SOURCE DATA =
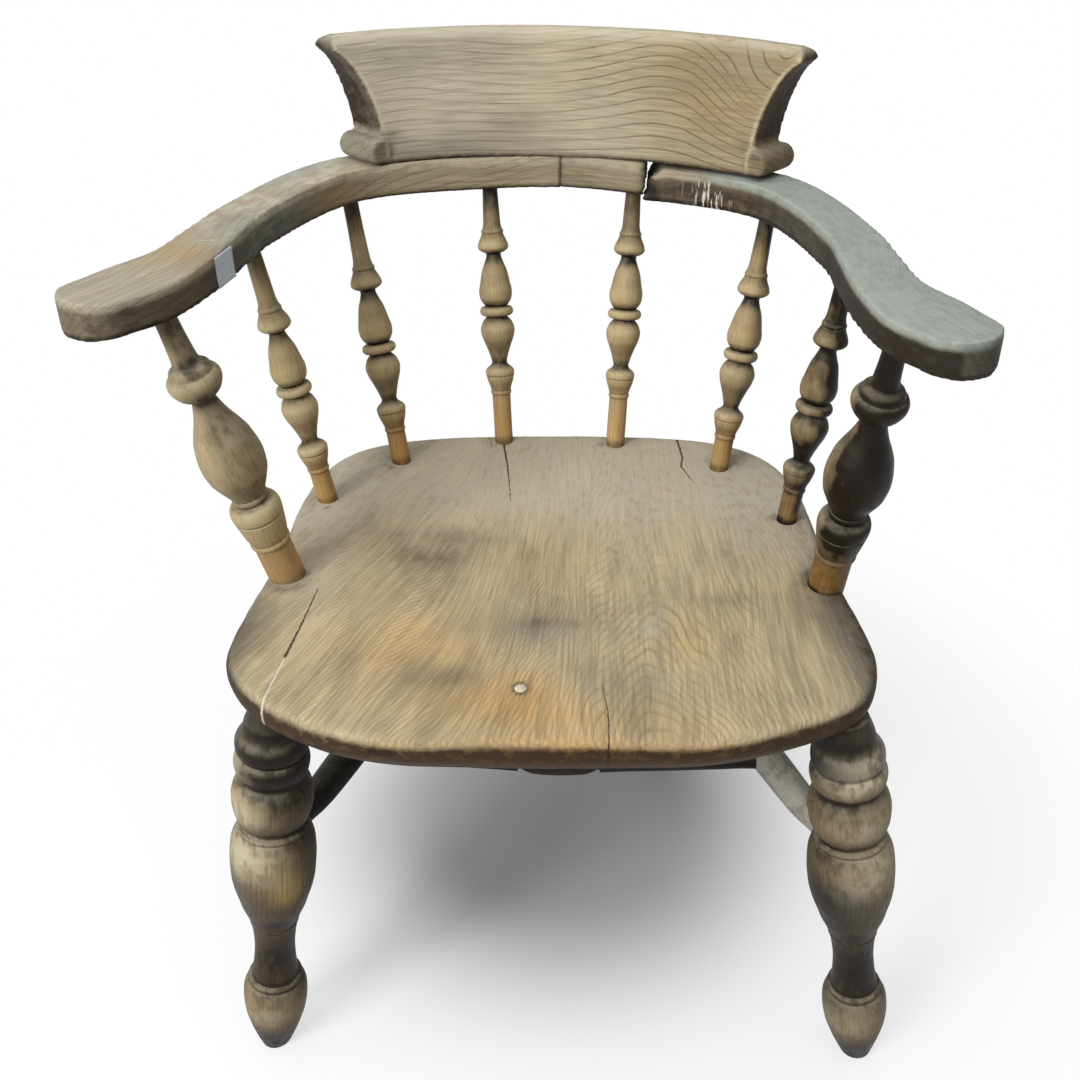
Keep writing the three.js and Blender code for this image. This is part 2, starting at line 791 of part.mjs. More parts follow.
const sideStretchers = [
  ['side_stretcher_left', legs[0], legs[2]],
  ['side_stretcher_right', legs[1], legs[3]],
].map(([name, front, rear]) => ({
  name,
  front,
  rear,
  ...between(
    onLeg(front, stretcherHeight),
    onLeg(rear, stretcherHeight),
    legVase.diameter / 2,
  ),
}));

const crossStretchers = crossPlaces.map((place, i) => {
  const [left, right] = sideStretchers.map((s) => s.start.clone().lerp(s.end, place));
  const name = `cross_stretcher_${i === 0 ? 'front' : 'rear'}`;
  return { name, ...between(left, right, sideStretcherSwell / 2) };
});

/** Screws through the bow into the crest, in the frame of the bow. */
const crestScrews = [-screwHalfSpan, -screwInnerX, screwInnerX, screwHalfSpan].map((x, i) => {
  const reach = crestFrontRadius + crestFootThickness / 2;
  const centreY = -crestFaceSetback - crestFrontRadius;
  const y = centreY + Math.sqrt(reach * reach - (x - crestShift) * (x - crestShift));
  const frame = bowFrame.clone().multiply(new THREE.Matrix4().makeTranslation(x, y, 0));
  return { name: `crest_screw_${i + 1}`, x, frame };
});

// Finishes of the bare, weathered wood and the few other stuffs
const finish = {
  seat: { color: 0x7a6a54, roughness: 0.78, metalness: 0 },
  arm: { color: 0x7c7a70, roughness: 0.74, metalness: 0 },
  crest: { color: 0x9c8c72, roughness: 0.8, metalness: 0 },
  spindle: { color: 0x867353, roughness: 0.66, metalness: 0 },
  leg: { color: 0x4c4238, roughness: 0.7, metalness: 0 },
  stretcher: { color: 0x5c5346, roughness: 0.75, metalness: 0 },
  steel: { color: 0x4a4643, roughness: 0.55, metalness: 0.9 },
  plug: { color: 0xb9ab90, roughness: 0.7, metalness: 0 },
  paper: { color: 0xc9d8e6, roughness: 0.85, metalness: 0 },
};

const chair = new THREE.Group();

/** Adds a piece: a local geometry, its frame and the cutters that pass through it. */
function addPiece(name, geometry, frame, look, cutters = []) {
  let shape = geometry;
  if (cutters.length > 0) {
    const inverse = frame.clone().invert();
    let solid = toSolid(geometry);
    for (const cutter of cutters) {
      solid = solid.subtract(toSolid(cutter.shape, inverse.clone().multiply(cutter.frame)));
    }
    shape = toGeometry(solid);
  }
  const mesh = new THREE.Mesh(shape, new THREE.MeshStandardMaterial(look));
  mesh.name = name;
  mesh.applyMatrix4(frame);
  chair.add(mesh);
}

// Seat, with its sockets for the uprights, the legs and the plug
const seatFrame = new THREE.Matrix4().makeTranslation(0, 0, seatUnderside)
  .multiply(new THREE.Matrix4().makeRotationZ(radians(seatTurn)));
const plugFrame = new THREE.Matrix4().makeTranslation(plugX, plugY, seatTopHeight - fitGap);
const seatCutters = [
  ...uprights.map((u) => {
    const diameter = (u.isSupport ? supportBase.diameter : spindleBase.diameter) + 2 * fitGap;
    return { shape: bar(diameter, -uprightSocketDepth, uprightSocketDepth), frame: u.frame };
  }),
  ...legs.map((leg) => {
    const diameter = legTenonDiameter + 2 * fitGap;
    const low = leg.length - seatThickness;
    return { shape: bar(diameter, low, leg.length + legTenonLength + fitGap), frame: leg.frame };
  }),
  { shape: bar(plugDiameter + 2 * fitGap, -plugLength - fitGap, plugLength), frame: plugFrame },
];
addPiece('seat', toGeometry(seatSolid()), seatFrame, finish.seat, seatCutters);
addPiece('seat_plug', bar(plugDiameter, -plugLength, 0), plugFrame, finish.plug);

/** The hole that one end of a round bar runs in, with its fit, in the frame of the bar. */
function endSocket(diameter, depth, length, atStart, clear) {
  const width = diameter + 2 * fitGap;
  return atStart ? bar(width, -depth, clear) : bar(width, length - clear, length + depth);
}

// Legs, cut level with the floor, fitted under the seat and bored for the side stretchers
const slabSpan = 4 * seatFrontHalf;
const floorCut = new THREE.BoxGeometry(slabSpan, slabSpan, legFoot.rise)
  .translate(0, 0, -legFoot.rise / 2);
const seatCut = new THREE.BoxGeometry(slabSpan, slabSpan, 2 * legTenonLength)
  .translate(0, 0, seatUnderside - fitGap + legTenonLength);
for (const leg of legs) {
  const tenon = bar(legTenonDiameter, 0, leg.length + 2 * legTenonLength);
  const shoulder = toGeometry(toSolid(seatCut).subtract(toSolid(tenon, leg.frame)));
  const bores = sideStretchers.filter((s) => s.front === leg || s.rear === leg).map((s) => ({
    shape: endSocket(
      sideStretcherEnd, sideSocketDepth, s.length, s.front === leg, legVase.diameter / 2,
    ),
    frame: s.frame,
  }));
  const level = new THREE.Matrix4();
  const cuts = [{ shape: floorCut, frame: level }, { shape: shoulder, frame: level }, ...bores];
  addPiece(leg.name, legGeometry(leg.length), leg.frame, finish.leg, cuts);
}

// Stretchers, the side ones bored for the cross ones
for (const s of sideStretchers) {
  const bores = crossStretchers.map((c) => ({
    shape: endSocket(
      crossStretcherEnd, crossSocketDepth, c.length, s === sideStretchers[0], sideStretcherSwell,
    ),
    frame: c.frame,
  }));
  addPiece(s.name, sideStretcherGeometry(s.length), s.frame, finish.stretcher, bores);
}
for (const c of crossStretchers) {
  addPiece(c.name, crossStretcherGeometry(c.length), c.frame, finish.stretcher);
}

// Uprights
for (const u of uprights) {
  const base = spindleBase.length + (u.isBack ? spindleBackExtra : 0);
  const geometry = u.isSupport ? supportGeometry(u.length) : spindleGeometry(u.length, base);
  addPiece(u.name, geometry, u.frame, finish.spindle);
}

// Bow: the whole left arm, the stub that stayed under the crest and the sagging right arm
const halfBow = toSolid(halfBowGeometry());
const afterCentre = toSolid(leftOfCut(fitGap / 2));
const stub = halfBow.subtract(afterCentre).intersect(toSolid(leftOfBreak(breakX)));
const rightArm = halfBow.subtract(toSolid(leftOfBreak(breakX + breakGap)));
const chip = new THREE.BoxGeometry(chipWidth * 2, bowBackWidth, chipDepth * 2)
  .translate(breakX + breakGap, -bowBackWidth / 2 + chipDepth + backSocketY, bowThickness);
const leftArm = toSolid(toGeometry(halfBow.subtract(afterCentre)), mirrorX);

/** Sockets and screw holes in one piece of the bow. */
function bowCutters(name) {
  const sockets = uprights.filter((u) => u.carried === name).map((u) => {
    const diameter = (u.isSupport ? supportTop.diameter : spindleTop.diameter) + 2 * fitGap;
    const low = u.length - bowSocketDepth;
    return { shape: bar(diameter, low, u.length + bowSocketDepth), frame: u.frame };
  });
  const worn = name === 'arm_right';
  const holes = crestScrews
    .filter((s) => (name === 'arm_left' ? s.x < 0 : s.x > 0 && (s.x > breakX) === worn))
    .map((s) => ({ shape: screwHole(worn ? screwWornHole : 0), frame: s.frame }));
  return [...sockets, ...holes];
}
addPiece('arm_left', toGeometry(leftArm), bowFrame, finish.arm, bowCutters('arm_left'));
addPiece('bow_stub', toGeometry(stub), bowFrame, finish.arm, bowCutters('bow_stub'));
addPiece('arm_right', toGeometry(rightArm.subtract(toSolid(chip))), sagFrame, finish.arm,
  bowCutters('arm_right'));

// Crest rail and the screws that come up into it
const crestHoles = crestScrews.map((s) => ({ shape: screwHole(0), frame: s.frame }));
addPiece('crest_rail', toGeometry(crestSolid()), bowFrame, finish.crest, crestHoles);
for (const s of crestScrews) {
  addPiece(s.name, screwGeometry(), s.frame, finish.steel);
}

// Blank paper label on the inner face of the left arm
const [labelFrom, labelTo] = bowEdge(-1).slice(labelStep, labelStep + 2);
const labelMiddle = labelFrom.clone().add(labelTo).multiplyScalar(0.5);
const labelRun = labelTo.clone().sub(labelFrom).normalize();
const labelOff = fitGap + labelThickness / 2;
const labelFrame = bowFrame.clone()
  .multiply(new THREE.Matrix4().makeTranslation(
    -(labelMiddle.x + labelRun.y * labelOff),
    labelMiddle.y - labelRun.x * labelOff,
    bowThickness / 2,
  ))
  .multiply(new THREE.Matrix4().makeRotationZ(Math.atan2(labelRun.x, labelRun.y)));
addPiece('paper_label', new THREE.BoxGeometry(labelThickness, labelWidth, labelHeight),
  labelFrame, finish.paper);

// The origin is the middle of the floor space that the chair covers
chair.updateMatrixWorld(true);
const reach = new THREE.Box3().setFromObject(chair, true);
const middle = reach.getCenter(new THREE.Vector3());
chair.position.set(-middle.x, -middle.y, -reach.min.z);

export default chair;
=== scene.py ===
"""Dresses a broken bow-arm chair of bare, weathered wood for its portrait.

Sizes are in millimetres, in the frame that the chair was drawn in, until a piece is finished. Its
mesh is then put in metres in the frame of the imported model.
"""

import logging
import math
from dataclasses import dataclass
from enum import Enum

import bmesh
import bpy
import numpy as np
from mathutils import Matrix, Vector, noise


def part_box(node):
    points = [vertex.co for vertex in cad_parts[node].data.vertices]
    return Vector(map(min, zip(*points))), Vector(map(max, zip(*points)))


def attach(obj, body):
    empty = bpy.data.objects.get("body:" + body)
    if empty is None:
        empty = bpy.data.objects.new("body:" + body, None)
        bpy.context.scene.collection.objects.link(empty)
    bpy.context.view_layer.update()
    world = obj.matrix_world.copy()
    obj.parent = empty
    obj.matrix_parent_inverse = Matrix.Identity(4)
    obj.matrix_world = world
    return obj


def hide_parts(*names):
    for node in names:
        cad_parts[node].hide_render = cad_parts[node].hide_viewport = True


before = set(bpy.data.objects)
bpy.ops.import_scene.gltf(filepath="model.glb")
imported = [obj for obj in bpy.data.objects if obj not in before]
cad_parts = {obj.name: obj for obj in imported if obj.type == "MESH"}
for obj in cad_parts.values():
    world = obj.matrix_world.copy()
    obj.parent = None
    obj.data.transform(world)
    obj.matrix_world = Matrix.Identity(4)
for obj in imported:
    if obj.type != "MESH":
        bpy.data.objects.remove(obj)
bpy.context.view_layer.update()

LOG = logging.getLogger("chair")
MM = 0.001
# Points closer than this are one point
TOUCHING = 1e-6
# Where the peg stands in the seat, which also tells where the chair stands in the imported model
PEG = (-16.0, -188.0)
Point = tuple[float, float]
Fields = dict[str, np.ndarray]

# Settings and inputs that many nodes share
TIMES = {"operation": "MULTIPLY"}
PLUS = {"operation": "ADD"}
TIMES_PLUS = {"operation": "MULTIPLY_ADD"}
SOFT = {"interpolation_type": "SMOOTHSTEP"}
BLEND = {"data_type": "RGBA", "out": 2}
SHARE, UNDER, OVER = 0, 6, 7


# Finishes


def linear(code: str) -> tuple[float, ...]:
    """Turns an sRGB hex colour into linear light, with full opacity."""
    parts = [int(code[i:i + 2], 16) / 255 for i in (1, 3, 5)]
    return tuple(v / 12.92 if v <= 0.04045 else ((v + 0.055) / 1.055) ** 2.4 for v in parts) + (1.0,)


class Board:
    """The node board of one material, or of the room."""

    def __init__(self, owner: bpy.types.Material | bpy.types.World) -> None:
        """Turns the owner's nodes on and clears them.

        Args:
            owner: The material or the room.
        """
        owner.use_nodes = True
        self.tree = owner.node_tree
        self.tree.nodes.clear()

    def add(self, kind: str, inputs: dict | tuple = (), out: int | str = 0,
            **settings: object) -> bpy.types.NodeSocket | bpy.types.Node:
        """Adds one node with its settings and links.

        Args:
            kind: The node's type, without the ShaderNode prefix.
            inputs: A number, a hex colour or another node's output for each input, in order or
                by name or number.
            out: The output to hand back, by name or number.
            **settings: The node's own settings.

        Returns:
            The output socket, or the node where it has none.
        """
        node = self.tree.nodes.new("ShaderNode" + kind)
        for key, value in settings.items():
            setattr(node, key, value)
        given = inputs if isinstance(inputs, dict) else dict(enumerate(inputs))
        for key, value in given.items():
            if isinstance(value, bpy.types.NodeSocket):
                self.tree.links.new(value, node.inputs[key])
            else:
                node.inputs[key].default_value = linear(value) if isinstance(value, str) else value
        return node.outputs[out] if node.outputs else node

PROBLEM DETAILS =
Only lines that contain the word "objects" are wanted; copy each of them.

RESULT OF THIS EXERCISE =
    empty = bpy.data.objects.get("body:" + body)
        empty = bpy.data.objects.new("body:" + body, None)
        bpy.context.scene.collection.objects.link(empty)
before = set(bpy.data.objects)
imported = [obj for obj in bpy.data.objects if obj not in before]
        bpy.data.objects.remove(obj)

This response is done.